I hope I understood your question correct and that this might help you.

Best regards

Dan Fors

[ouarda]

thanks Dans,
In my case I calculate the diffusion barier fo impurities in fcc metals like silver or Ni. so Ihave to path way to explore i.e, Octa-Octa or Octa-Te-Octa. so to find exactly he transition state we must give intermidiates images between the initial and final state. So my problem is how to found the differentes POSCAR corresponding to the intermidiate images .
Thanks for all

[forsdan]

I'm still not sure that I understand you correctly. If we use the cartesian vectors a(1,0,0) , a(0,1,0) and a(0,0,1) we have for example a octahedral site at a(0.5,0.5,0.5) and a tetragonal void at a(0.25,0.25,0.75) if I'm not totally mistaken ? There will also be another octahedral site at a(0,0.5,1) right ?
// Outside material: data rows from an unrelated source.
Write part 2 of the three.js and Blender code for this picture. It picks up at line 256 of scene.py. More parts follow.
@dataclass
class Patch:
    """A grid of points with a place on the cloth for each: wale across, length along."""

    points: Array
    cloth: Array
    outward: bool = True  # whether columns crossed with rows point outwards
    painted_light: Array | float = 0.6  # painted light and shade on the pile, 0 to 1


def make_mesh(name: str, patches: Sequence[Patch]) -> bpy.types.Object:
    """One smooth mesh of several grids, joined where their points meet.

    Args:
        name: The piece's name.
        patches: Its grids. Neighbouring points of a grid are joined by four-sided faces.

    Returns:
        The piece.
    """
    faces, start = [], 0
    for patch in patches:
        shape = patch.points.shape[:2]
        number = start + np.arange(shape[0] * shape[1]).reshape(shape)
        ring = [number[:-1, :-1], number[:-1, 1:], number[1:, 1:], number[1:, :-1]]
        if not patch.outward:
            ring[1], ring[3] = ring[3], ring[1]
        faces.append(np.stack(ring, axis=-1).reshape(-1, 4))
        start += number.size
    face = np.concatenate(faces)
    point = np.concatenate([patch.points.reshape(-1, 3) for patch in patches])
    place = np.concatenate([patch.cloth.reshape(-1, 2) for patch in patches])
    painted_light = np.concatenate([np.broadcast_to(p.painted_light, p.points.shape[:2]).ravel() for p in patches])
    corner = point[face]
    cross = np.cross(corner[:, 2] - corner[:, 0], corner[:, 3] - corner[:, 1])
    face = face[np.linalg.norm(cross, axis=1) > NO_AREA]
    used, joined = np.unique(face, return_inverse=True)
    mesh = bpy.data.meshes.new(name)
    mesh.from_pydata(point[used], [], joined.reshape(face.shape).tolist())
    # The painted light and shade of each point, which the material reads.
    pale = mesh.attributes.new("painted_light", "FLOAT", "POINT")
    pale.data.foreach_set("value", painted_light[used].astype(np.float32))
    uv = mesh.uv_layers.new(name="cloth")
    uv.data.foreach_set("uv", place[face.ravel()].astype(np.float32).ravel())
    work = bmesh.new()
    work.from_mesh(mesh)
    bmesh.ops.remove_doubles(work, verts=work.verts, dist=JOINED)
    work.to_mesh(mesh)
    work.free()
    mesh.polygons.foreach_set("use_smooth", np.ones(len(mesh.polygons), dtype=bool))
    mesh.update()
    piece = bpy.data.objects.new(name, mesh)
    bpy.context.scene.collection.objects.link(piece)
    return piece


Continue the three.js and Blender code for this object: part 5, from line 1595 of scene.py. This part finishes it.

If the diffusion process takes place via octa-tetra-octa diffusion, why can't you just displace the impurity along the a(-0.25,-0.25,0.25) direction thereby reaching the tetragonal site, and thereafter displacing the impurity along the a(-0.25,0.25,0.25) resulting in the other octahedral site ? Even if the POSCAR-files of the images don't lie at the MEP the NEB-method will relax them to it. I'm not sure the directions and coordinates have come out correctly now, but I hope you get the main idea or do you see any problems with this procedure ?

Best regards
Dan Fors
<span class='smallblacktext'>[ Edited Fri Jun 09 2006, 10:26PM ]</span>

[forsdan]

I thought of one more thing actually, because I might have misunderstood the question completly. Is it the spacing between the images that you're after in order to get images near the transition state ? Because to get an image exactly at the transition state may be hard in some cases if you don't have symmetry. The CI-NEB will as I understand force the images near the transition state to climb upwards and therefore produce a more dense mesh were it's needed, but I don't know how the regular NEB-method behaves. The solution otherwise is the choose to have more images around the transition state in order to get a more accurate result for the migration barrier.

Best regards

Dan Fors

[admin]

please
1) carefully relax the geometries of the initial and the final state
2) interpolate a certain number of geometries ('IMAGES') by linear interpolation between them (usually, 4 images is a good choice to start with). You can do this by writing a small program or script. Each of these geometries must be written into a POSCAR file
Please mind that cell size and cell shape have to be the same for all geometries.
The positions of all atoms should be interpolated linearly; please check that no atom leaves the cell at one side and enters on the other side (due to the periodic boundary conditions, this will give a pathologic path)
3) prepare (IMAGES+2) subdirectories, named 00, 01 ,..... 0(IMAGES+1). Each of these subdirectories must contain exactly
one POSCAR file
4) INCAR,KPOINTS and POTCAR have to be in thre parent directory (the directory which you start VASP from)
5) prepare INCAR (especially, SPRING=-5 and IMAGES have to be given)
6) start a parallel executable of VASP, the number of processors has to be an integer multiple of the number of IMAGES.

[ouarda]

Thanks for your all response. I have one question about INCAR file if I must also specify the input parameter related to the relaxation i.e, IBRION and ISIF in addition to the SPRING and IMAGES parameter.
Thanks

[admin]

ISIF need not be defined explicitely, the cell volume and shape have to be kept constant in an NEB calculation
concerning IBRION: usually it is best to choose it to 1 (or 3).
If the NEB fails to converge, please start the NEB with a few ionic steps
IBRION=1; NFREE=2
(or IBRION=2; SMASS=3)
and proceed with IBRION=1 after a certain pre-convergence is reached.